Imagine a vast, complex city made entirely of train tracks and stations. This city is a graph. Now, imagine sending tiny, ghost-like trains (particles) through this city. Sometimes, they travel alone; other times, two trains enter the city at the same time and might bump into each other.
This paper is a new rulebook for predicting exactly what happens when these ghost-trains collide inside this city.
Here is the breakdown of the paper's big ideas, translated into everyday language:
1. The Setting: The Quantum City
In the world of quantum computing, we often try to build computers using these "train tracks" (graphs) instead of silicon chips.
- The Tracks (Rails): These are long, straight roads leading into the city.
- The City Center (The Graph): This is a complex, finite maze of tracks where the action happens.
- The Ghost Trains (Particles): These are the data carriers. They don't just roll; they act like waves, meaning they can be in many places at once and interfere with each other.
2. The Problem: The "Solo" vs. "Duo" Puzzle
For a long time, scientists knew how to predict what happens when one ghost train enters the city. They knew if it would bounce back (reflect) or keep going (transmit).
- The Old Way: Previous research mostly treated the second train as if it were far away, ignoring the fact that they might actually crash into each other. It was like studying a car crash by only looking at the cars when they are miles apart.
- The New Discovery: This paper solves the much harder problem: What happens when two trains are in the city at the exact same time and actually interact?
3. The Magic Tool: The "Crystal Ball" (The S-Matrix)
The authors developed a new mathematical "crystal ball" called the S-Matrix.
- Think of this as a super-advanced weather forecast. If you tell the crystal ball, "I'm sending two trains in from the North and East with these specific speeds," it tells you the exact probability of where they will end up.
- The Twist: Unlike old models where the trains just passed each other without changing, this new tool accounts for the fact that the trains can swap speeds, change directions, or even get stuck together.
4. The Three Ways Trains Can Interact
When two trains collide in this quantum city, three main things can happen:
- The "Polite Nod" (Elastic Scattering): The trains bump into each other but keep their original energy. They just change lanes or bounce off. It's like two people passing in a hallway; they might step aside, but they don't change who they are.
- The "Energy Swap" (Inelastic Scattering): One train gives some of its speed to the other. They leave with different speeds than they arrived with.
- The "Ejection" (Bound State Release): Imagine one train was secretly parked (stuck) in a hidden garage (a "bound state") inside the city. When the second train arrives, the crash is so energetic that it kicks the parked train out onto the main tracks! Now, both trains are moving freely.
5. The Surprising Findings (The "Gadgets")
The authors tested this on different shapes of cities (graphs) and found some cool tricks they could build:
- The Conditional Filter: On a specific city layout (called AC(4)), the presence of a parked train acts like a bouncer. If the incoming train has a specific speed, it gets blocked. If it has a slightly different speed, it gets through perfectly. It's a traffic light that only works if a specific car is parked in the garage.

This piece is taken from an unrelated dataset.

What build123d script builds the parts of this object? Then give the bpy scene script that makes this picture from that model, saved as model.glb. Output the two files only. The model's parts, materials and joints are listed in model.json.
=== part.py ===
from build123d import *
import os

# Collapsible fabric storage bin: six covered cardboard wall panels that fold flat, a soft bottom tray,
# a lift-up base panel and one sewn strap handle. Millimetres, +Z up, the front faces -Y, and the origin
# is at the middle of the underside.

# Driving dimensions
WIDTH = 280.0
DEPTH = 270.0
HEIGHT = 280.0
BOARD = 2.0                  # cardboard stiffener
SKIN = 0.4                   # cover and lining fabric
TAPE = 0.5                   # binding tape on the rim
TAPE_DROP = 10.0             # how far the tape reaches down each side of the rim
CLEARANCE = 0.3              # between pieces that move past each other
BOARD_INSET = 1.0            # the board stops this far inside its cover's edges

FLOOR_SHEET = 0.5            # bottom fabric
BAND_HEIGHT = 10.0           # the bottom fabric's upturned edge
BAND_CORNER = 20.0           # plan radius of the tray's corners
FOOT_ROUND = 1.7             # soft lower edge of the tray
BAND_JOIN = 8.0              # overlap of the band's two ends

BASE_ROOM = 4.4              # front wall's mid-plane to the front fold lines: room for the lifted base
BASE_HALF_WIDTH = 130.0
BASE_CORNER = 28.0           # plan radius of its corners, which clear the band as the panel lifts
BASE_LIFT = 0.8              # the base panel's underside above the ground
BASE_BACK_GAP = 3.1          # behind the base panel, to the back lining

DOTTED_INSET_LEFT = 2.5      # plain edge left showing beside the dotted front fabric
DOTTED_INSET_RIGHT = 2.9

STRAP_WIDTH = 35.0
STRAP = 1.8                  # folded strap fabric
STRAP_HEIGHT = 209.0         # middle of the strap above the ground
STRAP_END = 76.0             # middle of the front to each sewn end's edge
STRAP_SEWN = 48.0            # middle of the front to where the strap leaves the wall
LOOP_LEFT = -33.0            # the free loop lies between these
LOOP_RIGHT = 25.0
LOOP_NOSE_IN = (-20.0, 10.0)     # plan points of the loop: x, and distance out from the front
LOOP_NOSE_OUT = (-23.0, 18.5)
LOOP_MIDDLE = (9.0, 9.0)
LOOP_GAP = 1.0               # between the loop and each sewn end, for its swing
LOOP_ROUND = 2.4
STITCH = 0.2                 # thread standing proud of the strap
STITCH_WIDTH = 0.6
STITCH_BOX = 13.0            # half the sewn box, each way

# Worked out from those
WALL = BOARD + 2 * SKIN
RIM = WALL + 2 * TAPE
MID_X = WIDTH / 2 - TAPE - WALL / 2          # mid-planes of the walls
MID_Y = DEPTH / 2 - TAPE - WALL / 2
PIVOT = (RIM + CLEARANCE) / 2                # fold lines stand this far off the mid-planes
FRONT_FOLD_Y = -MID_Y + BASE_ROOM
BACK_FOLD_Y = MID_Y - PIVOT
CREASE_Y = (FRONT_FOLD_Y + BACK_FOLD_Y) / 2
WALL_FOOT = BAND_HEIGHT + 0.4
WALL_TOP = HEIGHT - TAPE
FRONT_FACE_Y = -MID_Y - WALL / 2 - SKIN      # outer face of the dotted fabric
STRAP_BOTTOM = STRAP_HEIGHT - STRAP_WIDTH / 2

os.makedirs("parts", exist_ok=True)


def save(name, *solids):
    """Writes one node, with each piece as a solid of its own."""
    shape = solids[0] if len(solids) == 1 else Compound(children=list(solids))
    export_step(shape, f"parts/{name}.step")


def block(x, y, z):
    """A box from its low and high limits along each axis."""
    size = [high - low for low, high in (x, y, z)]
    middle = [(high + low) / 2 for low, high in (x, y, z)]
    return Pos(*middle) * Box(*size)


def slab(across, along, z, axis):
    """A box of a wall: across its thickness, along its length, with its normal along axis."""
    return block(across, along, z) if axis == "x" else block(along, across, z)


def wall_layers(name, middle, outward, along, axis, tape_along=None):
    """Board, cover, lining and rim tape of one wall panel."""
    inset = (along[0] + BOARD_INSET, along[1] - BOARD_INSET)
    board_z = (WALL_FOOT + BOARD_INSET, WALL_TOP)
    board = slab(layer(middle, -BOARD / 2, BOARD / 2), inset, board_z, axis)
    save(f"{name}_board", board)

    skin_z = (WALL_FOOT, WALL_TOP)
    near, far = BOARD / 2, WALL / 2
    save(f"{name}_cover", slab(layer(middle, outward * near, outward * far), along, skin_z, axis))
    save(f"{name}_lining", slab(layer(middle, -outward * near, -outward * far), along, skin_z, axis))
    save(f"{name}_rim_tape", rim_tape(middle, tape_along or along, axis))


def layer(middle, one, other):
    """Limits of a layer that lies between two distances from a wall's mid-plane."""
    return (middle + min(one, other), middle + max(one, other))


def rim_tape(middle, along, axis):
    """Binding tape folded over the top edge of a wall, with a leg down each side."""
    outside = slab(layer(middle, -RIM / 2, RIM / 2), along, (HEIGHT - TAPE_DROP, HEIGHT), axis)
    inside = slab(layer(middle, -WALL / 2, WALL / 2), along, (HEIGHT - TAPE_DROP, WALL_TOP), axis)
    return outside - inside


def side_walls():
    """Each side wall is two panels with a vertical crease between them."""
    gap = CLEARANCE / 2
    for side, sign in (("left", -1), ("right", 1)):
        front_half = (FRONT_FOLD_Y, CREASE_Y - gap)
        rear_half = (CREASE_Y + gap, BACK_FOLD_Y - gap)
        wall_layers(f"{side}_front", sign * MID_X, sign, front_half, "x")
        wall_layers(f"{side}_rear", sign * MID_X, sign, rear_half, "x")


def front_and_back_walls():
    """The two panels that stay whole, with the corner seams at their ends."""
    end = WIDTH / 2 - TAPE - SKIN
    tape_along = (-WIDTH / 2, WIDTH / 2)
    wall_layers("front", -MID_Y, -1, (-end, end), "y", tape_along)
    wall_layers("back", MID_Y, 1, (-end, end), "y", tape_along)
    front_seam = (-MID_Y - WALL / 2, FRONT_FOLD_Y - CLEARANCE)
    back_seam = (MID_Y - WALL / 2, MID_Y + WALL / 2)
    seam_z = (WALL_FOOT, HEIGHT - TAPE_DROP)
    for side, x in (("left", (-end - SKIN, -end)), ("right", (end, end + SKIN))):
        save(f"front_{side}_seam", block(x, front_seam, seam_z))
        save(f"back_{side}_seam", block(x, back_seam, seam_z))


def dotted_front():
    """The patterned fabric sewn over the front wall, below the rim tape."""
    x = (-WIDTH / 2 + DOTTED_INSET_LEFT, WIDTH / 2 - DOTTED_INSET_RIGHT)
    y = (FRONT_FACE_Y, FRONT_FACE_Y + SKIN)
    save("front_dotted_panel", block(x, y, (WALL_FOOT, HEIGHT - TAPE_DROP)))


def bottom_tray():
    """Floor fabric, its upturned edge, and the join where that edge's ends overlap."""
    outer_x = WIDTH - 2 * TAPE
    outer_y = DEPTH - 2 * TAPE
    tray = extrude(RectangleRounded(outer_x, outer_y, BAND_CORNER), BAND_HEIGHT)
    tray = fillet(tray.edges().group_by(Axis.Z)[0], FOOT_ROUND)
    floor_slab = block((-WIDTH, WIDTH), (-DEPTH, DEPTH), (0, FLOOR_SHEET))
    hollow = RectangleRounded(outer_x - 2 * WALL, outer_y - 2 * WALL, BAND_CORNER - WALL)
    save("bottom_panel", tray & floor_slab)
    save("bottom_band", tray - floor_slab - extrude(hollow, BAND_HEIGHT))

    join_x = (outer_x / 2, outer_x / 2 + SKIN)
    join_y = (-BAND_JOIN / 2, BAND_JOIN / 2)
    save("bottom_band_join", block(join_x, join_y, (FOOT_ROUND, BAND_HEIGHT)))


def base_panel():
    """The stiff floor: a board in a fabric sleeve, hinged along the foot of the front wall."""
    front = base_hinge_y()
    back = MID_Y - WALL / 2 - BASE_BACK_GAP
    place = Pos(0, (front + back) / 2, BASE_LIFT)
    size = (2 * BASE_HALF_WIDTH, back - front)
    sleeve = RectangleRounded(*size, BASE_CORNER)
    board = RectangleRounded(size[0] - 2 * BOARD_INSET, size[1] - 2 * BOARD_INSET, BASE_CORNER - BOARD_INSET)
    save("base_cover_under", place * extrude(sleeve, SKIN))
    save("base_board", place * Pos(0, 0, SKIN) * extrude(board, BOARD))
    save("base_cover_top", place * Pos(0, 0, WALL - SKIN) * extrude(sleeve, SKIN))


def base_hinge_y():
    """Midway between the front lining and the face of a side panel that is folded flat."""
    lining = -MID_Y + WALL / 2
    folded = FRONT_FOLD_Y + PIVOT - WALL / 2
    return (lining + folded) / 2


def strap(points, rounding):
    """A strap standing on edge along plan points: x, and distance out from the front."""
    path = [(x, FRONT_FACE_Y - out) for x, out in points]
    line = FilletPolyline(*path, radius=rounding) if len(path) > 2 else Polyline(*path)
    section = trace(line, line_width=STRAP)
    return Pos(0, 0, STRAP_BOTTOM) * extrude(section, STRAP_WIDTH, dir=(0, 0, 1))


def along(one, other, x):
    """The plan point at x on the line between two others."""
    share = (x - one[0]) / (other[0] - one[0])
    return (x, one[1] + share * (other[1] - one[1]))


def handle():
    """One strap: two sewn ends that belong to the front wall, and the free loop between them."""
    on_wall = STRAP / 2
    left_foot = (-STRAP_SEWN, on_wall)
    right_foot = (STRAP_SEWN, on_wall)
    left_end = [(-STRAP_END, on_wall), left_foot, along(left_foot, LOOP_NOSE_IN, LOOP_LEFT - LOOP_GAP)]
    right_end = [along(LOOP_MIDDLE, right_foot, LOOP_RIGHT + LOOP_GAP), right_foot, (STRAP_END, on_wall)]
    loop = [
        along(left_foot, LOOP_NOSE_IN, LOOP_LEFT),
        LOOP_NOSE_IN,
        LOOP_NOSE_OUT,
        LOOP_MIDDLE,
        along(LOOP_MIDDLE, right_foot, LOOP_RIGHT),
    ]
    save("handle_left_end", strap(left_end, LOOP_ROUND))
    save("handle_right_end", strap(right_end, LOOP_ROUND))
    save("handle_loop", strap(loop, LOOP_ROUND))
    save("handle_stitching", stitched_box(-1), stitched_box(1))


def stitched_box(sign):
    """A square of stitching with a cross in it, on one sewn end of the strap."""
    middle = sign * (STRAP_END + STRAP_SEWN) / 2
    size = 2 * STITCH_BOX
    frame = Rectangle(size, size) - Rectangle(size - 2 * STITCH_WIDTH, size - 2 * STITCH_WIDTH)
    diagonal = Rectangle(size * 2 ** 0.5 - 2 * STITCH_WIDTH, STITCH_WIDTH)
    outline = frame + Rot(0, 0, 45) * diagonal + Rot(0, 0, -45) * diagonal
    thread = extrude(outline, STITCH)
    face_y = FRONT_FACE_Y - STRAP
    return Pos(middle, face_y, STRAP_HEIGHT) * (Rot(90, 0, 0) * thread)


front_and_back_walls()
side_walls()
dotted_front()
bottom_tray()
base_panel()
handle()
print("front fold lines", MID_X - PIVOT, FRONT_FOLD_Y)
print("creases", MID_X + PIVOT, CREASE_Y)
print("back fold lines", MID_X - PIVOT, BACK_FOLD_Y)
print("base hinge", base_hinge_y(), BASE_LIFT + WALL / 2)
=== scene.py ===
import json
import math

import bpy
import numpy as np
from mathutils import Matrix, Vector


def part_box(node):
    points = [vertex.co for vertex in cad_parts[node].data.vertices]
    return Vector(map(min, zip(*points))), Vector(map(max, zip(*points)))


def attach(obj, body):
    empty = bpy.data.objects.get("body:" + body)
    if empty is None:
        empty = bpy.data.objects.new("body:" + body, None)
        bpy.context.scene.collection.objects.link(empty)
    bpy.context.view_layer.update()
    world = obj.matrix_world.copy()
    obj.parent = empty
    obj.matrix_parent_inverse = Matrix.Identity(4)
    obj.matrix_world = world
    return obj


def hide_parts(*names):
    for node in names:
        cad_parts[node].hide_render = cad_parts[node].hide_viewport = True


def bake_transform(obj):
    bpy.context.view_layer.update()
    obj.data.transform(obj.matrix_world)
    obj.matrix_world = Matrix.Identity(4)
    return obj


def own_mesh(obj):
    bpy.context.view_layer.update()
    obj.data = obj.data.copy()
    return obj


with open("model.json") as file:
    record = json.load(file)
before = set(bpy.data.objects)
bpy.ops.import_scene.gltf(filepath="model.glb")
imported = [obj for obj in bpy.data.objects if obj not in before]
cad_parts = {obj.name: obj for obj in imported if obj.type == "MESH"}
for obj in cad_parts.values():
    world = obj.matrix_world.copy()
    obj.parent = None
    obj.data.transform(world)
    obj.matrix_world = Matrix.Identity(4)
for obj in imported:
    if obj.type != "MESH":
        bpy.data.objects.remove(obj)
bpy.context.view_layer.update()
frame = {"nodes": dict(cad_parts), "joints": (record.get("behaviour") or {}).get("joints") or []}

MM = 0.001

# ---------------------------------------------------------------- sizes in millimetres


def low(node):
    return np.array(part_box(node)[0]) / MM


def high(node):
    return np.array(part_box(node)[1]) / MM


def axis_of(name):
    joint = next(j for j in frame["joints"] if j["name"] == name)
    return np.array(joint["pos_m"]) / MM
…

- The Quantum Transistor: By changing the speed of the incoming train, they could make the system act like a switch. One moment, the train passes through 100% of the time; the next moment, it bounces back 100% of the time. This is the basis for building logic gates (the switches that make computers think).

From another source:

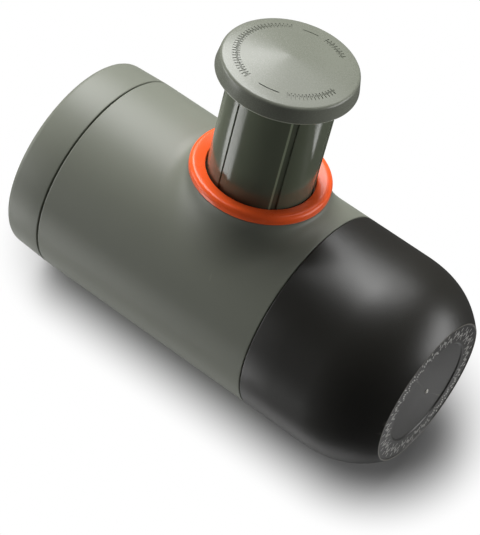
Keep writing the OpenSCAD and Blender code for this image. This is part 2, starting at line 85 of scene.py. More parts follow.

- Asymmetry is Key: They found that "messy," asymmetrical cities (where the tracks aren't perfectly symmetrical) actually cause more interaction between the trains than perfectly symmetrical ones. If you want your quantum computers to work well, you might want to build them with slightly "lumpy" designs, not perfect circles.
6. Why Does This Matter?
This isn't just about trains.
- For Computers: It gives us a blueprint for building better quantum computers. Instead of just wiring chips together, we can design "cities" where particles naturally do the math for us.
- For Physics: It helps us understand how electrons move through weird materials (like graphene) or how light interacts with tiny dots.
- For the Future: It opens the door to asking new questions, like "How long does it take for two particles to get lost in a city?" or "Can we trap particles to use as memory?"
The Bottom Line
This paper takes the complex math of two particles crashing on a graph and turns it into a clear, usable guide. It shows us that by carefully designing the "city" (the graph) and managing the "parked cars" (bound states), we can create powerful new tools for quantum technology. It's like moving from guessing where a ball will bounce to designing a pinball machine that plays itself.